**Task statement**
Repeat the lines below exactly as written, please, from the line with "part finishes it." to the line with "self.output = self.add(output)", both lines included, and no others.

**Extracted information**

********************

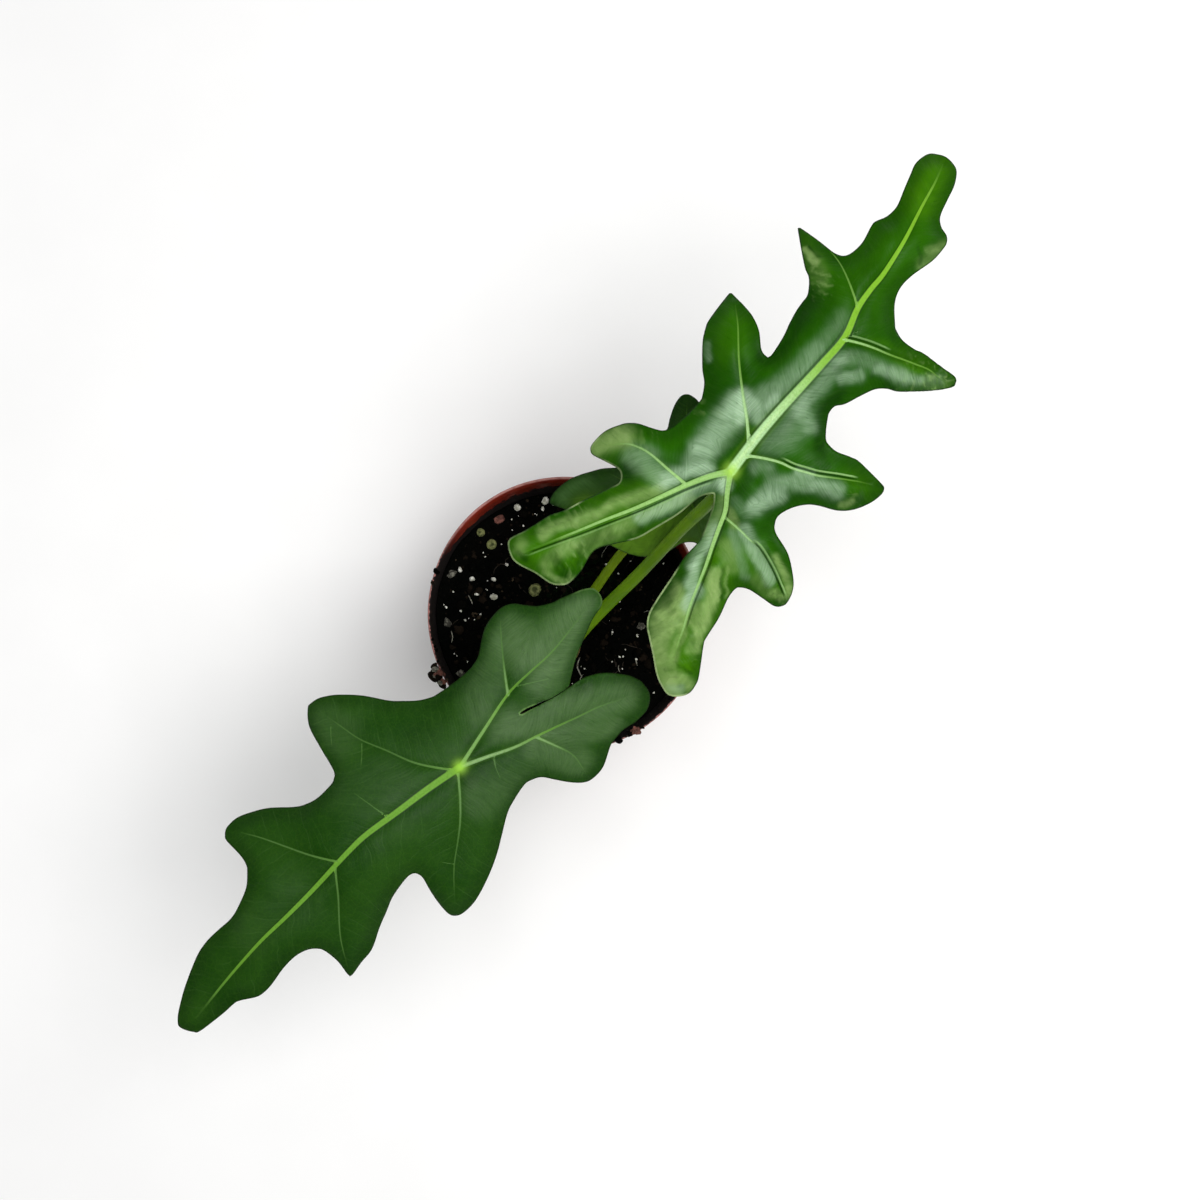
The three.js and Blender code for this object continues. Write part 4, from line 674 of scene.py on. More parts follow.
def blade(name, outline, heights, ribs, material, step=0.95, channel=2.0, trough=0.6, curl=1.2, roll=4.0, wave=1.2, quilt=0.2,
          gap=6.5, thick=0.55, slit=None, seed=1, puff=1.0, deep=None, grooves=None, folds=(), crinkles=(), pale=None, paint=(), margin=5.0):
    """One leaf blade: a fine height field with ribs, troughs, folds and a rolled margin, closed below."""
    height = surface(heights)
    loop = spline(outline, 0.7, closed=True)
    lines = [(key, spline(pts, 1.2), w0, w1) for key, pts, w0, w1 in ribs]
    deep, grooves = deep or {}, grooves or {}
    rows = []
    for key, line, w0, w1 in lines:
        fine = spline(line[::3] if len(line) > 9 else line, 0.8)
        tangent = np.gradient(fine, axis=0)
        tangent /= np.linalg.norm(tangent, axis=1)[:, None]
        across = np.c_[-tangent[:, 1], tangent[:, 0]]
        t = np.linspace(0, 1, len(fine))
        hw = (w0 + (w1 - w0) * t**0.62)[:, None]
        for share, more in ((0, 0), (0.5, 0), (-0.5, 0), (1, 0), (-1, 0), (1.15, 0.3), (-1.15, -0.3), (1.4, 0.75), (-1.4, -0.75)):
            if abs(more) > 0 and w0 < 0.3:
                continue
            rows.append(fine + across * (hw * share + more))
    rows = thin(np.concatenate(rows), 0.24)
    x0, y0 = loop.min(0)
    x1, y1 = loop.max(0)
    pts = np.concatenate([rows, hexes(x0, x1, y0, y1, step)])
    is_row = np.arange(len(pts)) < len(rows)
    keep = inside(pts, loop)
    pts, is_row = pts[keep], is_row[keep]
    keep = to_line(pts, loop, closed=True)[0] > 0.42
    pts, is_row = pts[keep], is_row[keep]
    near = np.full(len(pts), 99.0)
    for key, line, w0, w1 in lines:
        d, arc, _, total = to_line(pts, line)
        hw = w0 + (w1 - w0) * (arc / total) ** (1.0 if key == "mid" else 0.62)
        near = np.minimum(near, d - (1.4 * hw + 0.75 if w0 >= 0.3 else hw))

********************

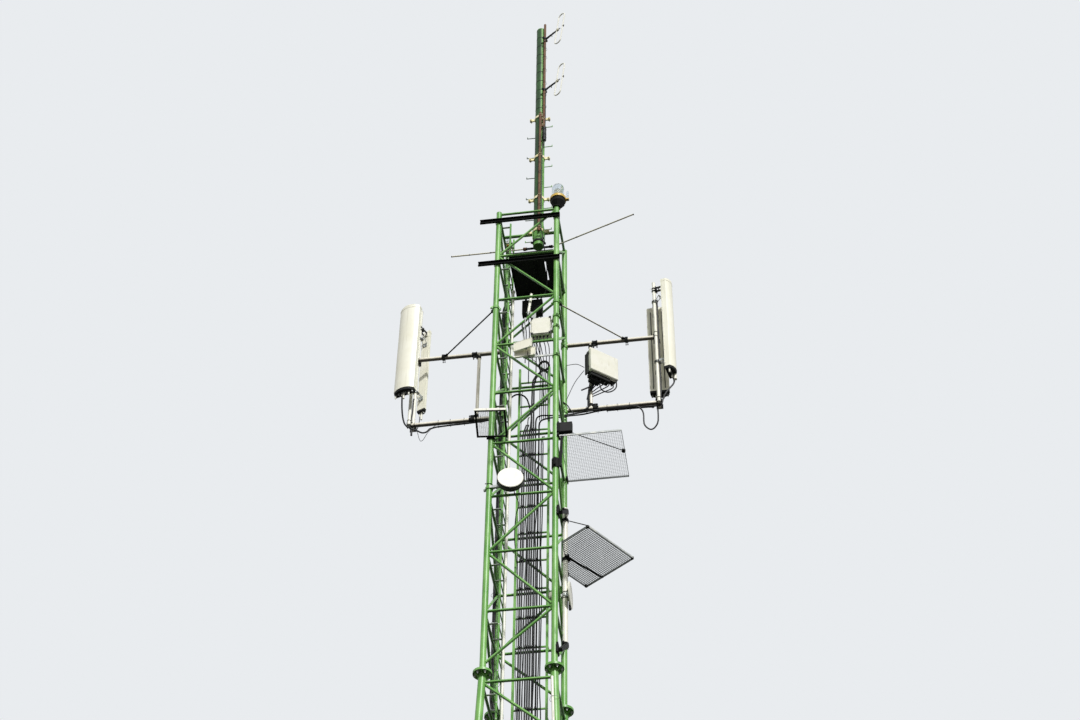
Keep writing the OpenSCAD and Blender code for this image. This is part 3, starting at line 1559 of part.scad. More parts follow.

********************

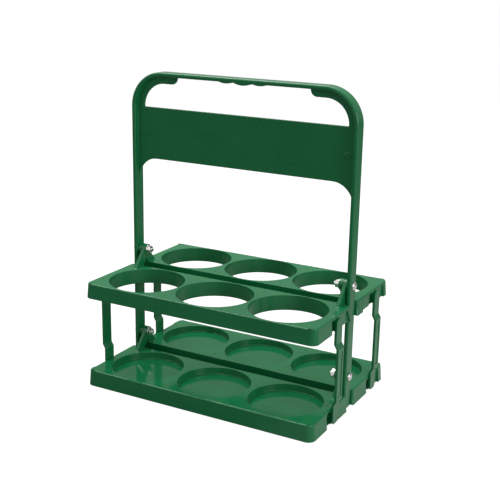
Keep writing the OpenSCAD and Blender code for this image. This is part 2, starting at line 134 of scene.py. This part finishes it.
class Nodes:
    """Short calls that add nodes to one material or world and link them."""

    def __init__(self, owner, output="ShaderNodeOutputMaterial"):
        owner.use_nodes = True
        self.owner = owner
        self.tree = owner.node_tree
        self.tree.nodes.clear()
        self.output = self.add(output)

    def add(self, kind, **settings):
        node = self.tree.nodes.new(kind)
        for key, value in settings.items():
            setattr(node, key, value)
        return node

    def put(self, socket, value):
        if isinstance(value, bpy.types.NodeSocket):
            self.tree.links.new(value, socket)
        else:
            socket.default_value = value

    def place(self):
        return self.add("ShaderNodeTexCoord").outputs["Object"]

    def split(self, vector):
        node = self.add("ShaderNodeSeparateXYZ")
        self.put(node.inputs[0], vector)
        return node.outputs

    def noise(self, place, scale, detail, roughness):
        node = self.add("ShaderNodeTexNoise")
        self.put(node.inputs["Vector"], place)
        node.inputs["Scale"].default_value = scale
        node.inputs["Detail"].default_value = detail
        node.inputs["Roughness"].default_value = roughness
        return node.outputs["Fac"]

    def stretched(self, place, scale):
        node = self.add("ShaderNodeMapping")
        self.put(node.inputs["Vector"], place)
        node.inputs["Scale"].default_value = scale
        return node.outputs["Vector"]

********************

**Exercise result**
Keep writing the OpenSCAD and Blender code for this image. This is part 2, starting at line 134 of scene.py. This part finishes it.
class Nodes:
    """Short calls that add nodes to one material or world and link them."""

    def __init__(self, owner, output="ShaderNodeOutputMaterial"):
        owner.use_nodes = True
        self.owner = owner
        self.tree = owner.node_tree
        self.tree.nodes.clear()
        self.output = self.add(output)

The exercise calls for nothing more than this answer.